Pourquoi ? La cause semble d’abord liée à la police qui multiplie les ruses pour extorquer les aveux. En effet, elle n’hésite pas à prétendre posséder des témoins ou des preuves : « Ils vous ont enfermé dans une pièce, et ils vous disent que la seule clef pour en sortir est votre aveu. Ils disent qu’ils savent que vous êtes coupable, et qu’ils veulent seulement une confirmation de la manière dont vous avez commis le crime. Ils disent que les choses seront plus faciles pour vous si vous avouez ».

Une autre raison tient au prévenu : « la plupart des suspects sont pauvres, souvent peu instruits, presque toujours terrifiés par la police. Leur sens de leurs ‘droits’ face aux autorités peut être minimal. Certains semblent même tenir pour acquis que, d’une manière ou d’une autre, ils vont passer un certain temps en prison ». Conséquence : « Parfois un faux aveu peut sembler simplement un moyen de hâter ce qui semble être une fin prédéterminée ».

De manière plus générale, Elizabeth Loftus, psychologue de Washington spécialiste des dysfonctionnements de la mémoire dans le contexte des affaires criminelles, montre que la mémoire est tout sauf une caméra vidéo. Ne serait-ce qu’à cause de l’affectivité qui est très en cause ; or, celle-ci tord les souvenirs. Loftus a ainsi montré que l’on accuse plus volontiers quelqu’un d’une autre race, que la victime d’un viol peut devenir complice des enquêteurs et être portée à croire que la police a raison.

C) La classification

Surtout, l’ouvrage propose une typologie des « sept péchés de la mémoire ». On peut systématiser cette répartition de la manière suivante.

1) Les « péchés » par omission

Qui dit omission dit privation. Or, la privation peut être soit une simple diminution, soit une carence.

a) L’affaiblissement

Cette diminution ou cet affaiblissement est ce que l’auteur appelle « transience ».

b) L’absence

L’absence se distingue selon le temps : elle est ou ponctuelle ou durable.

1’) La privation passagère

C’est ce que l’auteur appelle « absent-mindedness ». On pourrait le traduire par « distraction ».

2’) La privation durable

Il s’agit d’une incapacité de se rappeler quelque chose de familier, par exemple la couleur blanc. C’est ce que l’auteur appelle « blocking ».

2) Les « péchés » par commission

Les quatre fautes restantes sont des défaillances positives.

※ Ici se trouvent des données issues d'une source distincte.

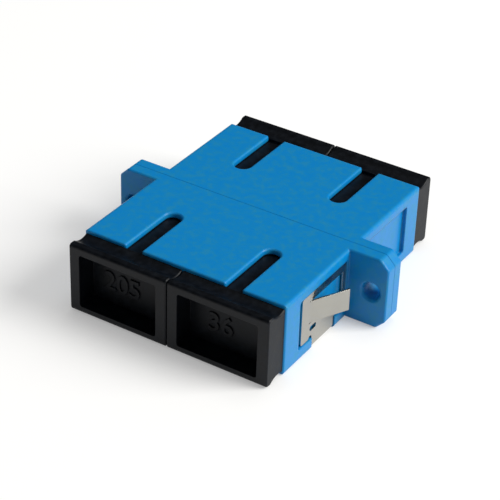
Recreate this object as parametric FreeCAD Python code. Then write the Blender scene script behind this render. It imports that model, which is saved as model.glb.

Or, comme les péchés moraux, ils se polarisent selon les deux extrêmes qui sont le défaut et l’excès, alors que la vertu se trouve dans la médiété (le juste milieu).

a) Ou par défaut
1’) La confusion des souvenirs

L’auteur parle alors de « misattribution ».

2’) Le remplacement d’un souvenir par un autre

L’auteur distingue alors les défaillances non pas selon leur nature, mais selon leur cause. Cette substitution peut opérer :

a’) Par une suggestion

L’auteur parle de « suggestibilité ».

b’) Par un désir ou un système de croyance, autrement dit un parti pris

L’auteur parle de « biais », et nous retrouvons une notion à laquelle nous avons consacré de nombreux développements.

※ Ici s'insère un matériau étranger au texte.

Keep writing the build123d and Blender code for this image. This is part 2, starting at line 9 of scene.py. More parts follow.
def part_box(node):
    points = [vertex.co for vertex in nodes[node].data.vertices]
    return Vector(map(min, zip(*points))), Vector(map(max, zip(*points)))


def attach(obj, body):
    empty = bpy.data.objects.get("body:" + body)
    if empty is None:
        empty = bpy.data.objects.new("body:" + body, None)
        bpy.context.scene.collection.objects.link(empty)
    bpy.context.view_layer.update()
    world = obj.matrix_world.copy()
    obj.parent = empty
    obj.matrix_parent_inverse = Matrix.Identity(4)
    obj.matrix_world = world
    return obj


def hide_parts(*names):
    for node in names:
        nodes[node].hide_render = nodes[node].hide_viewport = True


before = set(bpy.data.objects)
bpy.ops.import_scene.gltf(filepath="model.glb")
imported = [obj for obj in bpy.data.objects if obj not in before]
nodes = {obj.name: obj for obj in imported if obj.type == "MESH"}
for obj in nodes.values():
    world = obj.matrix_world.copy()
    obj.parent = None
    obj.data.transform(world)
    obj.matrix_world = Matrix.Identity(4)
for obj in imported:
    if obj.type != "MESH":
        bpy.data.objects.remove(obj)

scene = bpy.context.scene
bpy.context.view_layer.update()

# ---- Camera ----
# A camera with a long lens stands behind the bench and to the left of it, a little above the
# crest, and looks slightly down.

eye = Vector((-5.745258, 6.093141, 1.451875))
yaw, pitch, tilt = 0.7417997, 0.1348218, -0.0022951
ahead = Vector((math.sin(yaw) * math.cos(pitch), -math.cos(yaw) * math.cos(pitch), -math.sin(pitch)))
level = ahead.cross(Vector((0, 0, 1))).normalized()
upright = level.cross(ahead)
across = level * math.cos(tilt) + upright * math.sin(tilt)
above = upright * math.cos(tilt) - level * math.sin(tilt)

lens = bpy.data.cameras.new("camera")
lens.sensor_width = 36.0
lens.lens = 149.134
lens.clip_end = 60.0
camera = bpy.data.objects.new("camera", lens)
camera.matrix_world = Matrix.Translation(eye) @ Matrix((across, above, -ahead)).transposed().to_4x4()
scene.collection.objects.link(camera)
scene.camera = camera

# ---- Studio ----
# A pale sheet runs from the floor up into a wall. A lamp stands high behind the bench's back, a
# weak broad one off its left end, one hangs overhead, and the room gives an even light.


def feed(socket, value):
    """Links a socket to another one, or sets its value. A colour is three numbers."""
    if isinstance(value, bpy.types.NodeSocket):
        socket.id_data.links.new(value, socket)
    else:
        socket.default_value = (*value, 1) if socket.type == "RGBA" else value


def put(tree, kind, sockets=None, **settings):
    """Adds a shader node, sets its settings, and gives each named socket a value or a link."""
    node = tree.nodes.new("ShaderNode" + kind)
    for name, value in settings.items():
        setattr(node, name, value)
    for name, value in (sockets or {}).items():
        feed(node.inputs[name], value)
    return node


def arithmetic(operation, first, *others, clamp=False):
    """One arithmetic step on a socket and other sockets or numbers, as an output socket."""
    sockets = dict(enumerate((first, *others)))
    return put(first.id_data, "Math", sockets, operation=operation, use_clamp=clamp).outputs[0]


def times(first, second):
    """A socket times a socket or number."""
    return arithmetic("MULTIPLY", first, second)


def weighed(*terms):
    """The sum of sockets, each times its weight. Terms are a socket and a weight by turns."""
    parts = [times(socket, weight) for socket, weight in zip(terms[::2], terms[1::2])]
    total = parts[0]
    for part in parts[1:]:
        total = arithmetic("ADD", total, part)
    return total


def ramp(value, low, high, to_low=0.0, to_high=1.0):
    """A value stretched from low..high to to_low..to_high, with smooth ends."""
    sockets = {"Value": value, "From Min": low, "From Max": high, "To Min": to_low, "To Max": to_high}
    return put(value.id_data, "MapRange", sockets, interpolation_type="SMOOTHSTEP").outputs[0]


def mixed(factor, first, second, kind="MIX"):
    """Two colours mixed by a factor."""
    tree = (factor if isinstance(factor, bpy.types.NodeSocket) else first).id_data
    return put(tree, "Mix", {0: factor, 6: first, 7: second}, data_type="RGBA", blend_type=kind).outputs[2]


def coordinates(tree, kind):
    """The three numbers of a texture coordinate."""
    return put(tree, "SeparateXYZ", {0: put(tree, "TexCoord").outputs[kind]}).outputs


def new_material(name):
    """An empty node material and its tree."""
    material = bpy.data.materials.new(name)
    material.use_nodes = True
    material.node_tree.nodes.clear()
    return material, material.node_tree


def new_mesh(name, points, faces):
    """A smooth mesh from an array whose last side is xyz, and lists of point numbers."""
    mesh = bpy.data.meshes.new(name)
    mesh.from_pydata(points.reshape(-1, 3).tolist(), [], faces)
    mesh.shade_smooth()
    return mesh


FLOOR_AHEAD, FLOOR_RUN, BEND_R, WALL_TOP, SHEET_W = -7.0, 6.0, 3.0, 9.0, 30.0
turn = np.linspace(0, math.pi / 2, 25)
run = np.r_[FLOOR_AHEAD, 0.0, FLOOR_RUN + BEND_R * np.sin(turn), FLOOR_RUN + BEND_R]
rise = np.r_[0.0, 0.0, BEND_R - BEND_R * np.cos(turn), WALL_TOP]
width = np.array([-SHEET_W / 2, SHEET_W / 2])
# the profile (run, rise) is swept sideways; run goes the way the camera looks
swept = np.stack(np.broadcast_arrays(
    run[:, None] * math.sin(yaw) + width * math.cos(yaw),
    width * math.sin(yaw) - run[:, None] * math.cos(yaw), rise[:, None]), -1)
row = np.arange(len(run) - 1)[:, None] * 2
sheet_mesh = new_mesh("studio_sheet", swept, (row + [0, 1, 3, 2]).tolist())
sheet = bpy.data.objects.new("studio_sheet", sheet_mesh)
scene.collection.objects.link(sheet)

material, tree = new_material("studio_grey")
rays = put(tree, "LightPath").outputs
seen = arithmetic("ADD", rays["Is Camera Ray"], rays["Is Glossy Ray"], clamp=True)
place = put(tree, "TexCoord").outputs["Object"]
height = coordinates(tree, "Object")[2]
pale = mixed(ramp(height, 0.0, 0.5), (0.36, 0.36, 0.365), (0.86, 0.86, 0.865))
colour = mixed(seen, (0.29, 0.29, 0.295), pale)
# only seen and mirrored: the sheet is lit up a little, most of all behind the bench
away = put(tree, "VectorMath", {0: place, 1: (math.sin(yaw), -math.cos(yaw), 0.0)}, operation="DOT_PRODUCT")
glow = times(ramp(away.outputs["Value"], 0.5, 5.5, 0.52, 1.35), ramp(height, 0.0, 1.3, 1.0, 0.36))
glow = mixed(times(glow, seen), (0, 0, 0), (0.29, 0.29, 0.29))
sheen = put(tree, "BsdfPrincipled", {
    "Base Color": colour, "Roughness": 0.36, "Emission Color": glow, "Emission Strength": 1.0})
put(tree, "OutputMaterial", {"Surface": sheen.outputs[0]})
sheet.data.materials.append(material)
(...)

Affinant son analyse, Schacter subdivise ce dernier « péché » et distingue cinq grands types de parti-pris :

 

« La consistance et le changement nous amènent à reconstruire le passé comme en gros semblable au présent, ou différent de celui-ci. La sagesse d’après-coup révèle que le souvenir des événements passés est filtrée par la connaissance actuelle. Les partis pris égocentriques illustrent le rôle puissant du soi dans l’orchestration des perceptions et des souvenirs de la réalité. Les partis pris stéréotypiques montrent que les souvenirs génériques forment l’interprétation du monde, même lorsque nous sommes inconscients de leur existence ou de leur influence [4] ».

2’) Ou par excès

C’est ce que notre chercheur appelle la « persistence », à savoir l’incapacité d’oublier un souvenir pénible.

Pascal Ide

[1] Daniel Schacter, The Seven Sins of Memory. How the Mind Forgets and Remembers, Boston-New York, Houghton Mifflin Company, 2001, p. 187. Il a été traduit en français : Science de la mémoire. Oublier et se souvenir, trad. Christian Cler, Paris, Odile Jacob, 2003.

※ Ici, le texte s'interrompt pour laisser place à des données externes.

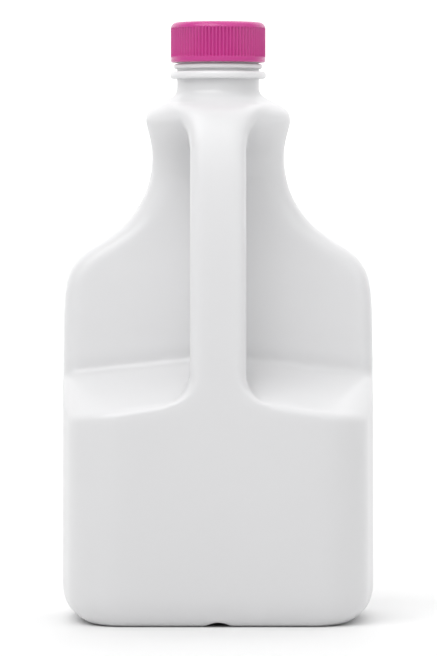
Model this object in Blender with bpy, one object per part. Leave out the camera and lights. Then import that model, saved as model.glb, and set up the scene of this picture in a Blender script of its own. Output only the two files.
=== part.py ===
"""Half-gallon plastic milk jug with a ribbed screw cap.

The jug stands on Z = 0 with its axis on Z. The handle side is the front, towards -Y.
Sizes are in millimetres here and are turned into metres where a mesh is made.
"""

import math

import bmesh
import bpy

MM = 0.001

# Body, in plan
HALF_WIDTH = 67.9
HALF_DEPTH = 50.0
CORNER_ACROSS = 21.0
CORNER_DEEP = 17.0
SIDE_BOW = 3.5
BOW_REACH = 33.0

SHORTEST_SIDE = 1.0
SMALLEST_CORNER = 4.0

# Base: a round edge, a standing ring and a shallow push-up inside it, in two steps
BASE_ROUNDING = 14.0
BASE_TUCK = 0.5
STANDING_RING = 6.0
PUSH_UP = 2.6
PUSH_UP_STEPS = [(16.0, PUSH_UP), (5.0, 0.85 * PUSH_UP), (0.0, 0.0)]
GROOVE_RADIUS = 8.5
GROOVE_HEIGHT = 2.0
GROOVE_OVERRUN = 5.0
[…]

[2] The New York Times, 27 août 2002.

[3] Peter Brooks, « The Truth about Confessions », The New York Times, 1er septembre 2002. Cf. son ouvrage Troubling Confessions. Speaking Guilt in Law and Literature, Chicago, Londres, The University of Chicago Press, 2000.

[4] Daniel Schacter, The Seven Sins of Memory, p. 138-139.